### Task goal:
Only the lines holding the string "with" are needed. Copy each one.

### Data extract:
_____
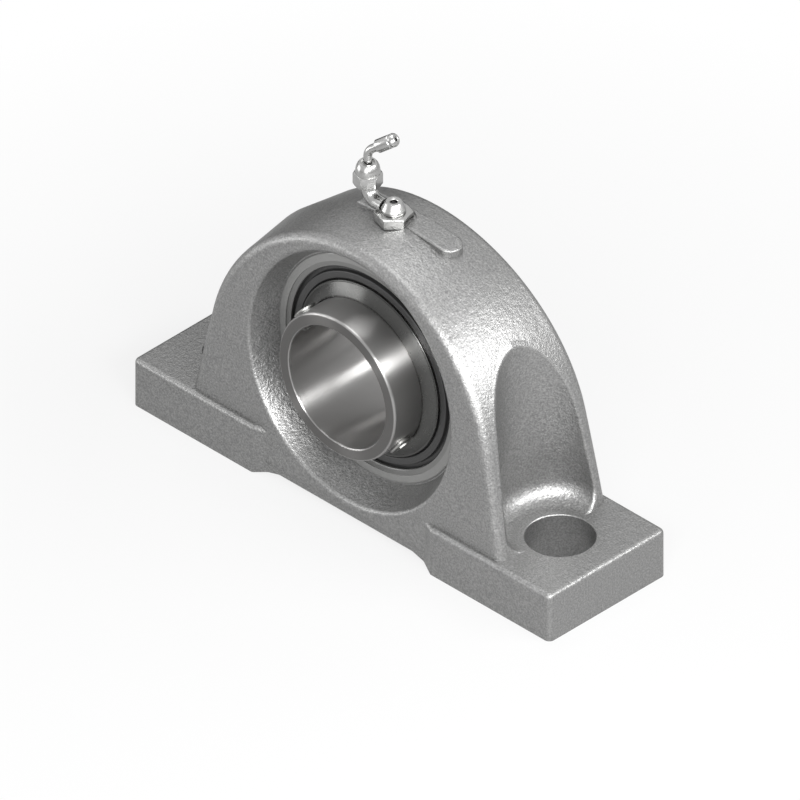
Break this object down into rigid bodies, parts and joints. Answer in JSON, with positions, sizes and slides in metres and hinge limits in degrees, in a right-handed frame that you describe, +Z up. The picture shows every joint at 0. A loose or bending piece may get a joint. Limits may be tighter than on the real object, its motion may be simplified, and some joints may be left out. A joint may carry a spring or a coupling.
{
  "type": "pillow block bearing",
  "caption": "Cast pillow block housing with a self-aligning sealed ball insert, set screw collar and a two-outlet grease fitting on its crown.",
  "frame": {"origin": "centre of the underside of the base, midway between the two bolt holes", "axes": "+X along the base towards the bolt hole at the right of the picture, +Y along the shaft away from the set screw collar, +Z up"},
  "size_m": [0.219, 0.0644, 0.157],
  "materials": {
    "cast_iron": "blasted casting, fine grain",
    "bearing_steel": "ground and polished",
    "ball_steel": "polished",
    "pressed_steel": "bright pressed sheet",
    "screw_steel": "satin",
    "plated_steel": "bright nickel plate",
    "spring_steel": "drawn wire",
    "seal_rubber": "matt moulded rubber"
  },
  "bodies": {
    "housing": {"housing": "cast_iron", "fitting_adapter": "plated_steel", "nipple": "plated_steel", "nipple_spring": "spring_steel", "fitting_elbow": "plated_steel", "union_nut": "plated_steel", "fitting_neck": "plated_steel", "tip_nipple": "plated_steel", "tip_spring": "spring_steel"},
    "outer_ring": {"outer_ring": "bearing_steel", "seal_front": "seal_rubber", "seal_back": "seal_rubber"},
    "inner_ring": {"inner_ring": "bearing_steel", "flinger_front": "pressed_steel", "flinger_back": "pressed_steel", "set_screw_left": "screw_steel", "set_screw_right": "screw_steel"},
    "cage": {"cage": "pressed_steel"},
    "ball_01": {"ball_01": "ball_steel"},
    "ball_02": {"ball_02": "ball_steel"},
    "ball_03": {"ball_03": "ball_steel"},
    "ball_04": {"ball_04": "ball_steel"},
    "ball_05": {"ball_05": "ball_steel"},
    "ball_06": {"ball_06": "ball_steel"},
    "ball_07": {"ball_07": "ball_steel"},
    "ball_08": {"ball_08": "ball_steel"},
    "ball_09": {"ball_09": "ball_steel"},
    "ball_10": {"ball_10": "ball_steel"},
    "nipple_ball": {"nipple_ball": "ball_steel"},
    "tip_ball": {"tip_ball": "ball_steel"}
  },
  "joints": [
    {"name": "insert_tilt", "type": "hinge", "parent": "housing", "child": "outer_ring", "pos_m": [0, 0, 0.0635], "axis": [1, 0, 0], "range_deg": [-2, 2]},
    {"name": "shaft_spin", "type": "hinge", "parent": "outer_ring", "child": "inner_ring", "pos_m": [0, 0, 0.0635], "axis": [0, 1, 0], "continuous": true},
    {"name": "cage_spin", "type": "hinge", "parent": "outer_ring", "child": "cage", "pos_m": [0, 0, 0.0635], "axis": [0, 1, 0], "continuous": true},
    {"name": "ball_01_spin", "type": "hinge", "parent": "cage", "child": "ball_01", "pos_m": [0.03685, 0, 0.07547], "axis": [0, 1, 0], "continuous": true},
    {"name": "ball_02_spin", "type": "hinge", "parent": "cage", "child": "ball_02", "pos_m": [0.02278, 0, 0.09485], "axis": [0, 1, 0], "continuous": true},
    {"name": "ball_03_spin", "type": "hinge", "parent": "cage", "child": "ball_03", "pos_m": [0, 0, 0.10225], "axis": [0, 1, 0], "continuous": true},
    {"name": "ball_04_spin", "type": "hinge", "parent": "cage", "child": "ball_04", "pos_m": [-0.02278, 0, 0.09485], "axis": [0, 1, 0], "continuous": true},
    {"name": "ball_05_spin", "type": "hinge", "parent": "cage", "child": "ball_05", "pos_m": [-0.03685, 0, 0.07547], "axis": [0, 1, 0], "continuous": true},
    {"name": "ball_06_spin", "type": "hinge", "parent": "cage", "child": "ball_06", "pos_m": [-0.03685, 0, 0.05153], "axis": [0, 1, 0], "continuous": true},
    {"name": "ball_07_spin", "type": "hinge", "parent": "cage", "child": "ball_07", "pos_m": [-0.02278, 0, 0.03215], "axis": [0, 1, 0], "continuous": true},
    {"name": "ball_08_spin", "type": "hinge", "parent": "cage", "child": "ball_08", "pos_m": [0, 0, 0.02475], "axis": [0, 1, 0], "continuous": true},
    {"name": "ball_09_spin", "type": "hinge", "parent": "cage", "child": "ball_09", "pos_m": [0.02278, 0, 0.03215], "axis": [0, 1, 0], "continuous": true},
    {"name": "ball_10_spin", "type": "hinge", "parent": "cage", "child": "ball_10", "pos_m": [0.03685, 0, 0.05153], "axis": [0, 1, 0], "continuous": true},
    {"name": "nipple_ball_lift", "type": "slide", "parent": "housing", "child": "nipple_ball", "axis": [0, 0, -1], "range_m": [0, 0.0012], "stiffness_N_per_m": 60, "springref_m": -0.0005, "deforming": ["nipple_spring"]},
    {"name": "tip_ball_lift", "type": "slide", "parent": "housing", "child": "tip_ball", "axis": [-0.7501, -0.3031, -0.5878], "range_m": [0, 0.0008], "stiffness_N_per_m": 40, "springref_m": -0.0005, "deforming": ["tip_spring"]}
  ],
  "couplings": [
    {"joint": "cage_spin", "follows": "shaft_spin", "ratio": 0.40782},
    {"joint": "ball_01_spin", "follows": "shaft_spin", "ratio": -2.6199},
    {"joint": "ball_02_spin", "follows": "shaft_spin", "ratio": -2.6199},
    {"joint": "ball_03_spin", "follows": "shaft_spin", "ratio": -2.6199},
    {"joint": "ball_04_spin", "follows": "shaft_spin", "ratio": -2.6199},
    {"joint": "ball_05_spin", "follows": "shaft_spin", "ratio": -2.6199},
    {"joint": "ball_06_spin", "follows": "shaft_spin", "ratio": -2.6199},
    {"joint": "ball_07_spin", "follows": "shaft_spin", "ratio": -2.6199},
    {"joint": "ball_08_spin", "follows": "shaft_spin", "ratio": -2.6199},
    {"joint": "ball_09_spin", "follows": "shaft_spin", "ratio": -2.6199},
    {"joint": "ball_10_spin", "follows": "shaft_spin", "ratio": -2.6199}
  ]
}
_____
### Written response:
Break this object down into rigid bodies, parts and joints. Answer in JSON, with positions, sizes and slides in metres and hinge limits in degrees, in a right-handed frame that you describe, +Z up. The picture shows every joint at 0. A loose or bending piece may get a joint. Limits may be tighter than on the real object, its motion may be simplified, and some joints may be left out. A joint may carry a spring or a coupling.
  "caption": "Cast pillow block housing with a self-aligning sealed ball insert, set screw collar and a two-outlet grease fitting on its crown.",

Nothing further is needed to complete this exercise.